Monday, December 7, 2020

Kickers Running Roughshod Over NFL

By Anthony Brancato

In 1977, NFL kickers made just 58.3% of their field goal attempts.

That's exactly 7 out of 12.

In 2019, that percentage was 81.6%.

Clearly, something needs to be done about this.

How many times does a team get a takeaway or kick return, only to see their offense come onto the field and go three and out, yet the ball is nonetheless in good enough field position to make a long field goal? It unfairly makes the defense look bad for "allowing" the field goal.

Doing these four things will make kickers less dominant:

First, narrow the goal posts, from the current 18 1/2 feet to 15 feet.

Second, raise the crossbar, from the current 10 feet off the ground to 12 feet.

Third, extend the goal posts from the current 35 feet up from the crossbar to at least 40 feet, if not 45 feet, the idea being that this will produce more "doinks," and therefore, more missed field goals.

And leaving the best, and most "radical," for last, change the rule governing where the ball is spotted following a missed field goal, which has already been done twice within the last 46 years:

Prior to 1974, a missed field goal was a touchback unless the opposing team attempted to return it; that year, the rule was changed so that the ball would be spotted at the line of scrimmage, from where the ball was snapped (the goal posts themselves were also concomitantly moved from the crossbar being situated directly above the goal line to the crossbar being situated directly above the end line, as it is today).

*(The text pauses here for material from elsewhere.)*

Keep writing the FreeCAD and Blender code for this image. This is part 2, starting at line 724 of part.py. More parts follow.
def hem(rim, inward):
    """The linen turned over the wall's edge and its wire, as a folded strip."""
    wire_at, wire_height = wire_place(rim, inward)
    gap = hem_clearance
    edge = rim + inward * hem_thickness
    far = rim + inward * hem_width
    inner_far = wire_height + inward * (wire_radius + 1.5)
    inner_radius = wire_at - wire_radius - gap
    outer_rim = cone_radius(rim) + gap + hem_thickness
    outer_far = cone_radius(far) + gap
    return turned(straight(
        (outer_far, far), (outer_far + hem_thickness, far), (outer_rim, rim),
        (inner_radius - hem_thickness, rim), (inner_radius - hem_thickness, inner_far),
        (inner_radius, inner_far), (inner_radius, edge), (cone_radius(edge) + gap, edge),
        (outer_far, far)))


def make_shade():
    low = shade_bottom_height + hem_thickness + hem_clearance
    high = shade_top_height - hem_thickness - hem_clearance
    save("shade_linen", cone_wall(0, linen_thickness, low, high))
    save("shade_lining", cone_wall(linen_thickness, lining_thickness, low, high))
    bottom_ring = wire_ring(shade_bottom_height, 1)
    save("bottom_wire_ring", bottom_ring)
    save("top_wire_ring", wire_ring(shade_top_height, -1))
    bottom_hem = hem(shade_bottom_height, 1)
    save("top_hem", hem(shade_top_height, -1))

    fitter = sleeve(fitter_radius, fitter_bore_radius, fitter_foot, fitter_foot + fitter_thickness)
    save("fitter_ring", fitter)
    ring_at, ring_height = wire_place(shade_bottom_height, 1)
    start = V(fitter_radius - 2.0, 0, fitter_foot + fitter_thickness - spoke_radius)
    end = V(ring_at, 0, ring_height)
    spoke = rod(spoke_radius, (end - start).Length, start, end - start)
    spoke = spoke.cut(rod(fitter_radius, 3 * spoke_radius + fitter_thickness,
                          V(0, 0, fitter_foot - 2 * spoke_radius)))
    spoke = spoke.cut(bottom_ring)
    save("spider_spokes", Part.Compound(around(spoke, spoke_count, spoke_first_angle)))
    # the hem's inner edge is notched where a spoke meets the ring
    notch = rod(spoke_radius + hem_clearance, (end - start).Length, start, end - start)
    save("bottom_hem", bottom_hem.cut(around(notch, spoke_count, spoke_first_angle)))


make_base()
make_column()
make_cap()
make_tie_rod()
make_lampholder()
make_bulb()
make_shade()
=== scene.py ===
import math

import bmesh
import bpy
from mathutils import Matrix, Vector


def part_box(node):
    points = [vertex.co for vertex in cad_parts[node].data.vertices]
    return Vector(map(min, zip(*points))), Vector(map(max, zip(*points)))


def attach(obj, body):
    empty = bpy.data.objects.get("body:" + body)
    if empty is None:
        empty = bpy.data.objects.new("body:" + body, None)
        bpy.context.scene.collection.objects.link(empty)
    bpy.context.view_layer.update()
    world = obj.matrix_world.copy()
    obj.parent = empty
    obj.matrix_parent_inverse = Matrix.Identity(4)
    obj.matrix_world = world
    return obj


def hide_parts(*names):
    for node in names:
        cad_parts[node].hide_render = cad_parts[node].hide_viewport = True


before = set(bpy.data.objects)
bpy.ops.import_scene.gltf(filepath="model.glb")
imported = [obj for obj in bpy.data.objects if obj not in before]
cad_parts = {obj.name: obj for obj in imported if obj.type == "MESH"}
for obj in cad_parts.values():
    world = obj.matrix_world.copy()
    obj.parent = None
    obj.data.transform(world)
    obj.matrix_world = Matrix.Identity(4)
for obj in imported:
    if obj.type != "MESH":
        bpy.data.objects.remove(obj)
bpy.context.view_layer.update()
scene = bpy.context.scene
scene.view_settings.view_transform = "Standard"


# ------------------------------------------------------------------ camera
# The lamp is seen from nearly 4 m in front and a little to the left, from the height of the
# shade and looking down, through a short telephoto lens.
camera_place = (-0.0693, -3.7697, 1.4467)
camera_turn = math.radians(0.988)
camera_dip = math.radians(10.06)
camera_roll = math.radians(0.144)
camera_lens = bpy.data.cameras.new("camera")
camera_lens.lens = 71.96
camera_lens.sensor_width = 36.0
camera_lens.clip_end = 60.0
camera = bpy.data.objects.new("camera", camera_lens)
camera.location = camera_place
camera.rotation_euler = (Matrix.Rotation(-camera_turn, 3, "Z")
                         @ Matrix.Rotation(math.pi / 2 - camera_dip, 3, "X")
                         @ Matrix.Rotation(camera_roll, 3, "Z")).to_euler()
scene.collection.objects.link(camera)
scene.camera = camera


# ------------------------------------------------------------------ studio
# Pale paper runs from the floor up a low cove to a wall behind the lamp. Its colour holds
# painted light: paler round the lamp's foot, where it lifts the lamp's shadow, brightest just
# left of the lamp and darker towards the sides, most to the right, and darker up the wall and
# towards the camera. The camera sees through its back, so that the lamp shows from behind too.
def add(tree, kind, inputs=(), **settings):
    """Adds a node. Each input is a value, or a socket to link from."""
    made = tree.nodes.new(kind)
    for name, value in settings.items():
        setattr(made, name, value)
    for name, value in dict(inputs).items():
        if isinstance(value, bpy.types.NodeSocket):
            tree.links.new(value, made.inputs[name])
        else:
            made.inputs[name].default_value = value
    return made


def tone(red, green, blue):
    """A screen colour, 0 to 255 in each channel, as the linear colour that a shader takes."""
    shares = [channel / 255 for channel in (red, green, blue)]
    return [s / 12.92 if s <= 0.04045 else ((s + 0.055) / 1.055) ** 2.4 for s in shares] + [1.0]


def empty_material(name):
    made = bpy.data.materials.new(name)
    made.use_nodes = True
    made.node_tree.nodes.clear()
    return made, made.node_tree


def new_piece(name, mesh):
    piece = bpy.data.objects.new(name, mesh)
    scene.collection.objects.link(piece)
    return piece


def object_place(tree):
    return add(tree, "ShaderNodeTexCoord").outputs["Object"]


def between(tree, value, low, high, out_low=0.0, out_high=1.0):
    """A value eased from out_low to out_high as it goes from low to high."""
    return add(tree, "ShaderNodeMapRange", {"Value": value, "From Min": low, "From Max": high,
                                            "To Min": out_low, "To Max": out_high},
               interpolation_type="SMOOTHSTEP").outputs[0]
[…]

This was changed again, two decades later, to missed field goals getting spotted where the ball was kicked.

To encourage teams to "go for it" on fourth down more often, spot the ball at the 50-yard line following a missed field goal, unless the unsuccessful attempt was from more than 60 yards out, in which case the spot of the kick would continue to be used.

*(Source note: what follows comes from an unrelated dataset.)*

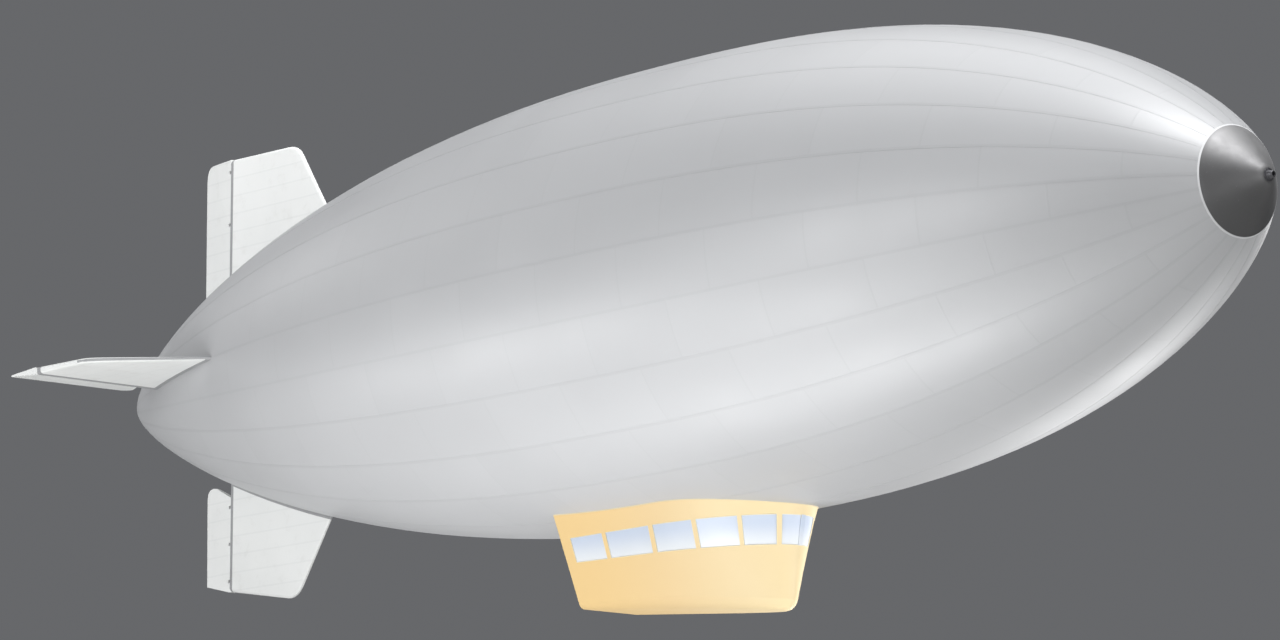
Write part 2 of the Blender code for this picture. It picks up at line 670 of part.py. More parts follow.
# Door in the port side, on a pair of lift-off hinges along its forward edge.
DOOR_SHARE_GAP = DOOR_GAP / (CABIN_FRONT_TOP_X - CABIN_REAR_X)
door_low = moved_level(BILGE, DOOR_GAP)
door_high = moved_level(DOOR_TOP, -DOOR_GAP)
door_lines = [line for line in lines_between(DOOR_FIRST, PILLAR_SPLIT - FINE) if line < PILLAR_SPLIT - 0.005]
door_lines = [DOOR_FIRST + DOOR_SHARE_GAP] + [line for line in door_lines if line > DOOR_FIRST + 0.004]
door_lines.append(PILLAR_SPLIT - FINE - DOOR_SHARE_GAP)
door_columns = [(xi, 1) for xi in door_lines]
door_levels = [door_high, WINDOW_TOP, WINDOW_SILL, BELT, door_low]
hinge_high = cabin_point(PILLAR_SPLIT - FINE - DOOR_SHARE_GAP / 2, flat(-5.08), 0.0, 1)
hinge_low = cabin_point(PILLAR_SPLIT - FINE - DOOR_SHARE_GAP / 2, above_keel(0.36), 0.0, 1)
HINGE_BARREL = 0.014
HINGE_PIN = 0.006
HINGE_STAND_OFF = 0.017
hinge_axis = (hinge_high - hinge_low).normalized()
along_wall = (cabin_point(0.675, BELT) - cabin_point(0.693, BELT)).normalized()
hinge_out = along_wall.cross(hinge_axis).normalized()
if hinge_out.y < 0:
    hinge_out = -hinge_out
hinge_back = hinge_axis.cross(hinge_out).normalized()
if hinge_back.x > 0:
    hinge_back = -hinge_back
hinge_point = hinge_low + hinge_out * HINGE_STAND_OFF
hinge_length = (hinge_high - hinge_low).length


def hinge_frame(height):
    """A frame on the hinge line: X to the rear along the door, Y outwards, Z up along the axis."""
    rotation = Matrix((hinge_back, hinge_out, hinge_axis)).transposed().to_4x4()
    return Matrix.Translation(hinge_point + hinge_axis * height) @ rotation


door = slab("cabin_door", door_columns, door_levels, window_cells(door_columns, 1), CABIN_PAINT,
            foot_rise=DOOR_FOOT_RISE)
pane("window_port_3", WINDOWS[2][0], WINDOWS[2][1], 1)
BARREL_SIDES = 12


def knuckle(bm, place, low, high, side):
    """A hinge knuckle with its arm, on the door where side is 1 and on the bow where it is -1."""
    outline = []
    for index in range(7):
        angle = math.pi / 2 + math.pi * index / 6
        outline.append((HINGE_BARREL * math.cos(angle), HINGE_BARREL * math.sin(angle)))
    outline += [(0.007, -HINGE_BARREL), (0.007, -0.032), (0.050, -0.032), (0.050, -0.006),
                (0.016, HINGE_BARREL)]
    ends = []
    for z in (low, high):
        ends.append([bm.verts.new(place @ Vector((x * side, y, z))) for x, y in outline])
    bm.faces.new(ends[0])
    bm.faces.new(ends[1][::-1])
    for i in range(len(outline)):
        j = (i + 1) % len(outline)
        bm.faces.new((ends[0][i], ends[0][j], ends[1][j], ends[1][i]))


bm_door = bmesh.new()
bm_frame = bmesh.new()
bm_pins = bmesh.new()
bm_bore = bmesh.new()
for height in (hinge_length * 0.12, hinge_length * 0.84):
    place = hinge_frame(height)
    knuckle(bm_door, place, 0.0003, 0.050, 1)
    knuckle(bm_frame, place, -0.050, -0.0003, -1)
    cylinder(bm_pins, HINGE_PIN, -0.020, 0.040, BARREL_SIDES, place)
    bore = (HINGE_PIN + GAP) / math.cos(math.pi / BARREL_SIDES)
    cylinder(bm_bore, bore, -0.010, 0.0405, BARREL_SIDES, place)
cut(door, guide(finish("door_knuckles", bm_door, CABIN_PAINT, False)), "UNION")
cut(door, guide(finish("hinge_bores", bm_bore, CABIN_PAINT, False)))
cut(bow, guide(finish("frame_knuckles", bm_frame, CABIN_PAINT, False)), "UNION")
cut(bow, guide(finish("hinge_pins", bm_pins, CABIN_PAINT, False)), "UNION")

for moving in (door, bpy.data.objects["window_port_3"]):
    moving.data.transform(Matrix.Translation(-hinge_point))
    moving.location = hinge_point

# The lever's foot lies on the flat facet below the door's window, by the rear edge.
facet_high = cabin_point(WINDOWS[2][0], WINDOW_SILL)
facet_low = cabin_point(WINDOWS[2][0], BELT)
facet_ahead = cabin_point(CURVE_LINES[0], BELT)
latch_up = (facet_high - facet_low).normalized()
latch_out = latch_up.cross(facet_ahead - facet_low).normalized()
if latch_out.y < 0:
    latch_out = -latch_out
latch_forward = latch_out.cross(latch_up).normalized()
if latch_forward.x < 0:
    latch_forward = -latch_forward
latch = facet_low * 0.50 + facet_high * 0.42 + facet_ahead * 0.08
rotation = Matrix((latch_forward, latch_up, latch_out)).transposed().to_4x4()
place = Matrix.Translation(latch + latch_out * GAP - hinge_point) @ rotation
lever = [(-0.014, 0.0), (-0.014, 0.034), (0.130, 0.034), (0.130, 0.020), (0.014, 0.020), (0.014, 0.0)]
bm = bmesh.new()
ends = [[bm.verts.new(place @ Vector((x, y, z))) for x, z in lever] for y in (-0.014, 0.014)]
bm.faces.new(ends[0])
bm.faces.new(ends[1][::-1])
for i in range(len(lever)):
    j = (i + 1) % len(lever)
    bm.faces.new((ends[0][i], ends[0][j], ends[1][j], ends[1][i]))
handle = finish("door_handle", bm, BARE_STEEL)
handle.location = hinge_point

# Seats, bench and controls, on the sloping deck.
DECK_TOP = WALL + GAP + DECK_THICKNESS


def deck_z(x):
    return keel_z(x) + DECK_TOP


def prism(name, outline, low_y, high_y, paint):
    """A side view in X and Z drawn out between two values of Y."""
    bm = bmesh.new()
    ends = [[bm.verts.new((x, y, z)) for x, z in outline] for y in (low_y, high_y)]
    bm.faces.new(ends[0])
    bm.faces.new(ends[1][::-1])
    for i in range(len(outline)):
        j = (i + 1) % len(outline)
        bm.faces.new((ends[0][i], ends[0][j], ends[1][j], ends[1][i]))
    return finish(name, bm, paint, False)


SEAT_COLUMNS = ("name", "x", "centre_y", "half_width", "pan_height", "back_height", "depth")
SEAT_ROWS = (
    ("pilot_seat_starboard", 1.86, -0.255, 0.20, 0.30, 0.55, 0.42),
    ("pilot_seat_port", 1.86, 0.255, 0.20, 0.30, 0.55, 0.42),
    ("passenger_bench", -1.22, 0.0, 0.54, 0.30, 0.50, 0.44),
)
SEAT_SHELL = 0.025
for row in SEAT_ROWS:
    seat = dict(zip(SEAT_COLUMNS, row))
    x = seat["x"]
    half_depth = seat["depth"] / 2
    pan = deck_z(x) + seat["pan_height"]
    top = pan + seat["back_height"]
    lean = 0.08
    rear = x - half_depth
    nose = x + half_depth
    frame_outline = [
        (x - 0.14, deck_z(x - 0.14) + GAP), (x + 0.14, deck_z(x + 0.14) + GAP), (x + 0.12, pan - SEAT_SHELL),
        (nose, pan - SEAT_SHELL), (nose, pan), (rear, pan), (rear - lean, top),
        (rear - lean - SEAT_SHELL, top), (rear - SEAT_SHELL, pan - SEAT_SHELL), (x - 0.12, pan - SEAT_SHELL)]
    pad_outline = [
        (nose - 0.01, pan + GAP), (nose + 0.005, pan + 0.04), (nose - 0.02, pan + 0.09),
        (rear + 0.10, pan + 0.075), (rear + 0.075 - lean * 0.5, pan + seat["back_height"] * 0.5),
        (rear + 0.06 - lean, top + 0.01), (rear + 0.03 - lean, top + 0.03), (rear - lean + 2 * GAP, top),
        (rear + 2 * GAP, pan + GAP)]
    low_y = seat["centre_y"] - seat["half_width"]
    high_y = seat["centre_y"] + seat["half_width"]
    prism(row[0] + "_frame", frame_outline, low_y, high_y, SEAT_FRAME)
    prism(row[0] + "_pad", pad_outline, low_y + 0.008, high_y - 0.008, SEAT_CLOTH)

CONSOLE_REAR = 2.50
console_top = deck_z(2.7) + 0.72
prism("instrument_console", [
    (CONSOLE_REAR + 0.10, deck_z(CONSOLE_REAR + 0.10) + GAP), (2.84, deck_z(2.84) + GAP),
    (2.84, console_top - 0.30), (3.02, console_top - 0.06), (2.98, console_top), (2.66, console_top),
    (CONSOLE_REAR, console_top - 0.16), (CONSOLE_REAR, console_top - 0.30),
    (CONSOLE_REAR + 0.10, console_top - 0.36)], -0.34, 0.34, PANEL_BLACK)

WHEEL_RADIUS = 0.13
for label, y in (("starboard", -0.19), ("port", 0.19)):
    axle_z = console_top - 0.23
    place = Matrix.Translation((CONSOLE_REAR - GAP, y, axle_z)) @ Matrix.Rotation(-math.pi / 2, 4, "Y")
    bm = bmesh.new()
    ring = [bm.verts.new(place @ Vector((WHEEL_RADIUS + 0.012 * math.cos(a), 0, 0.15 + 0.012 * math.sin(a))))
            for a in (0.0, math.tau / 5, 2 * math.tau / 5, 3 * math.tau / 5, 4 * math.tau / 5)]
    edges = [bm.edges.new((ring[i], ring[(i + 1) % 5])) for i in range(5)]
    bmesh.ops.spin(bm, geom=ring + edges, cent=place @ Vector((0, 0, 0)), axis=(-1, 0, 0),
                   angle=math.tau, steps=16, use_merge=True, use_duplicate=False)
    wheel = finish("control_wheel_" + label, bm, PANEL_BLACK)
    bm = bmesh.new()
    block(bm, (-0.014, -WHEEL_RADIUS, 0.144), (0.014, WHEEL_RADIUS, 0.156), place)
    cut(wheel, guide(finish("spoke_" + label, bm, PANEL_BLACK, False)), "UNION")
    bm = bmesh.new()
    cylinder(bm, 0.016, 0.0, 0.165, 10, place)
    cut(wheel, guide(finish("column_" + label, bm, PANEL_BLACK, False)), "UNION")

print("door hinge point", [round(v, 5) for v in hinge_point], "axis", [round(v, 6) for v in hinge_axis])
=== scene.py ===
# The airship's looks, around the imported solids: its silver envelope, dark nose cap, white fins with
# grey sealing tape, and the cream cabin with its windows, seats and controls.
import json
import math
from contextlib import contextmanager

import bmesh
import bpy
from mathutils import Matrix, Vector

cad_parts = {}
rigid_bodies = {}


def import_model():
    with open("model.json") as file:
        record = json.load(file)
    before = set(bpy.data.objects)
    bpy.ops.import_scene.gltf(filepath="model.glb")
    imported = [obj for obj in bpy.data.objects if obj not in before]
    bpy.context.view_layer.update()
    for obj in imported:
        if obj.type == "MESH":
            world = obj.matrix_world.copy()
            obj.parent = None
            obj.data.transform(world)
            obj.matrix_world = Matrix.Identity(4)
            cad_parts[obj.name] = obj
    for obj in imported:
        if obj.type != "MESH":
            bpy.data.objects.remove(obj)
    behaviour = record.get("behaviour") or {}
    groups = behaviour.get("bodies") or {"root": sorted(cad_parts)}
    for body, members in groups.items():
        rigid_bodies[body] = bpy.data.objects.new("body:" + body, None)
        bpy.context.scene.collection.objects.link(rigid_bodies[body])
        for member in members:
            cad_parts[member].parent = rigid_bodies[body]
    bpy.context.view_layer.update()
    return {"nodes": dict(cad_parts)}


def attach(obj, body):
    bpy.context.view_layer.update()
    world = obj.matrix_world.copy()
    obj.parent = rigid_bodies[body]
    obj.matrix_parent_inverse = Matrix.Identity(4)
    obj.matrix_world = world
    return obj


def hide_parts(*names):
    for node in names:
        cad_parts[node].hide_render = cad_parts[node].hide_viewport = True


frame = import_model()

# Envelope
LENGTH = 38.0
NOSE_X = 17.66
TAIL_X = NOSE_X - LENGTH
MAX_RADIUS = 5.0
WIDEST_SHARE = 0.441
BOW_POWER = 2.69
BOW_ROOT = 1.41
STERN_POWER = 2.06
STERN_ROOT = 0.797
BOW_SETBACK = 0.141
SKIN = 0.010
GORES = 24
SIDES_PER_GORE = 8
STATIONS = 76
TAPE_HALF_WIDTH = 0.030
TAPE_THICKNESS = 0.003
TAPE_END_RADIUS = 0.62

# Nose cap
CAP_LENGTH = 0.90
CAP_RING_X = NOSE_X - CAP_LENGTH
CAP_ROUNDING = 0.934
CAP_WALL = 0.020
CAP_TIP_RADIUS = 0.15
CAP_LIP = 0.028
CAP_LIP_PROUD = 0.006
MOORING_RADIUS = 0.10
MOORING_COLLAR = 0.135
MOORING_FACE_X = NOSE_X + 0.03

# Fins: the hinge line of each, its control surface, and the width of the grey tape at its hinge and root
FIN_ROWS = (
    ("fin_top", "rudder_top", -16.54, 0.085, 0.090),
    ("fin_bottom", "rudder_bottom", -16.36, 0.085, 0.090),
    ("fin_starboard", "elevator_starboard", -16.80, 0.170, 0.110),
    ("fin_port", "elevator_port", -16.80, 0.170, 0.110),
)
FIN_END_AHEAD = 0.045
FIN_TAPE_THICKNESS = 0.003

# Cabin
CABIN_TOP_Z = -4.60
CABIN_REAR_X = -2.16
CABIN_FRONT_TOP_X = 4.25
CABIN_FRONT_BOTTOM_X = 3.80
CABIN_HALF_TOP = 1.66
CABIN_HALF_BOTTOM = 0.86
BOW_CURVE_TOP = 2.91
BOW_CURVE_BOTTOM = 4.0
BOW_CURVE_POWER = 1.90
KEEL_REAR_Z = -6.64
KEEL_SLOPE = -0.0885
WINDOW_TOP_Z = -5.17
WINDOW_SILL_Z = -5.68
WINDOW_SILL_SLOPE = -0.020
ROOF_SEAL_RADIUS = 0.016
WALL = 0.040
WALL_START_X = CABIN_REAR_X + WALL + 0.0003
# Each window's rear and front edge, as shares of the cabin's length
WINDOWS = ((0.052, 0.223), (0.243, 0.471), (0.493, 0.675), (0.693, 0.848), (0.862, 0.961), (0.972, 0.9994))

# The two sides, and the sign of y on each
SIDES = (("starboard", -1), ("port", 1))

# Stage
CAMERA_AZIMUTH = 49.7926
CAMERA_ELEVATION = -10.1315
CAMERA_DISTANCE = 113.5545
CAMERA_TARGET = Vector((-1.179, 0.0, -0.2834))
CAMERA_LENS = 145.48
CAMERA_SENSOR = 36.0
CAMERA_CLIPS = (1.0, 1500.0)
FLOOR_Z = -21.8
FLOOR_RADIUS = 260.0
FLOOR_DARKER = (0.60, 0.60, 0.59, 1.0)
FLOOR_PALER = (0.68, 0.68, 0.67, 1.0)
BACKDROP = (0.135, 0.138, 0.145, 1.0)


# Hands: selecting, editing and finishing

MERGE_DISTANCE = 0.00005
FLAT_ANGLE = math.radians(0.6)
EDGE_ANGLE = math.radians(30)
ALONG_X = (0, math.pi / 2, 0)


def spread(first, last, count):
    """Even steps from the first value to the last."""
    return [first + (last - first) * index / count for index in range(count + 1)]


def deselect():
    bpy.ops.object.select_all(action="DESELECT")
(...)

Do we really need a repeat of Garo Yepremian's 6 field goals that enabled the Lions to edge the Vikings 32-31 in a game in 1966, prompting Minnesota head coach Norm Van Brocklin, who made baseball's Gene Mauch, who managed the Phillies at that time, seem like Clark Kent (and not Superman) by comparison, to famously wonder aloud that "maybe we should tighten the immigration laws?"

Van Brocklin's frustration seems perfectly understandable in retrospect, even if his choice of words most decidedly wasn't.

It's time for the NFL's Competition Committee to say to these kickers, "Put that in your pipe and smoke it."